2. Secondly, with respect to the management of the lunatic's property. The persons who are now in the management of the property are his two nephews, sons of deceased brothers. There is some allegation that they have not conducted the management with sufficient care; and indeed extravagance has been imputed from the fact that within the last five years the debt upon the property has materially increased. The, only evidence of that consists in recitals in the various documents put in, and in an admission made by one of the nephews in his examination. We think that the admission does not go far enough. It was a mere statement that, in consequence of litigation and numerous law-suits to which the family was subjected, the debt was so increased that it was necessary to raise a considerable sum of money. Now, with respect to the supposition of the Judge that these proceedings were taken with the intention of ultimate proceedings for a partition, without deciding whether or not a partition could be had under such circumstances, if the lunatic were declared a lunatic under the Act, it may be not improper to refer to the policy of the Lunacy Enactments in England. Under these Acts, it has always been the policy of the Legislature not to interfere with the course of inheritance of the lunatic's property, and provisions for that purpose have been, inserted into, these Acts; so that even where it is necessary for payment of debts or otherwise that the lunatic's real property should be sold, it is provided that the surplus monies should be considered as in the same condition as if invested in land, leaving them heritable as if they were land; possibly, therefore, even if an application for partition were made, it might be refused in accordance with that policy.

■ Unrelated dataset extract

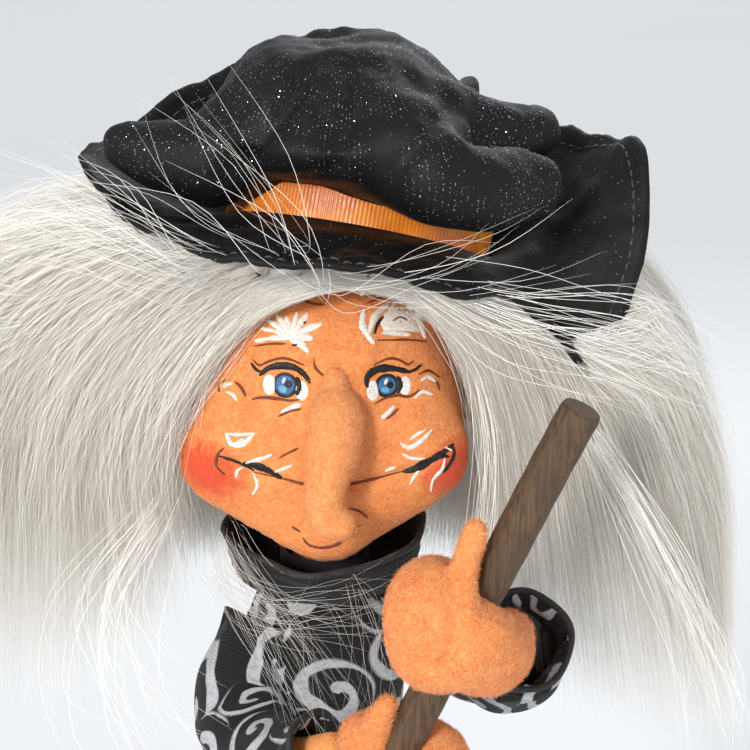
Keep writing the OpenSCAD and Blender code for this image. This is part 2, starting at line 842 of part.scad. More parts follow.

3. One difficult question, however, remains, and that is with respect to the property which was inherited from collaterals. It seems to us, that that property, if it vested in the lunatic, might be on a different footing altogether from strictly ancestral property, and that the lunatic might be entitled to a separate share in that property; and if so entitled, his daughter might be his heir, and it might be material that a manager should be appointed for it. But the circumstances relating to that property are as follows:-Before his lunacy, as we must assume, Kasinauth had made a hiba of his share of the ancestral property, as also of his share of this collaterally inherited property, to his wife. That hiba had been in operation until about the year 1280 (1873), when the High Court held, that so far as it related to ancestral property it was void, and subsequently the wife relinquished her interest under the hiba in consideration of the nephews paying her the monthly sum of Rs. 150. Now if the hiba passed the lunatic's interest in the property inherited from collaterals, then there is nothing before us to show that such interest became revested in the lunatic; and, under these circumstances of doubt, we think we ought not to allow the Act to be put into operation, but that it ought to be left for the natural heir of the lunatic, if so disposed, to institute a suit as next friend of the lunatic to have that matter cleared up. If such a suit is instituted, and if it shall appear that this property is separate property belonging to the lunatic, then, if necessary, a further application might be made under the Act. But we wish to observe that the nephews who now, as members of the joint undivided family, have the custody of the lunatic and are managing the estate, ought, in our opinion, when requested thereto by the daughter of the lunatic as the natural heir, to produce and furnish her with accounts of the management of the property. We think it would be sufficient, if such accounts were produced yearly. If such accounts are refused, or if the lunatic's daughter is refused proper access to him, then a case might perhaps be made, which might influence the Court to interfere under the Act. At present we are of opinion that no sufficient case has been made, but, under the circumstances, we think there ought to be no costs of this application.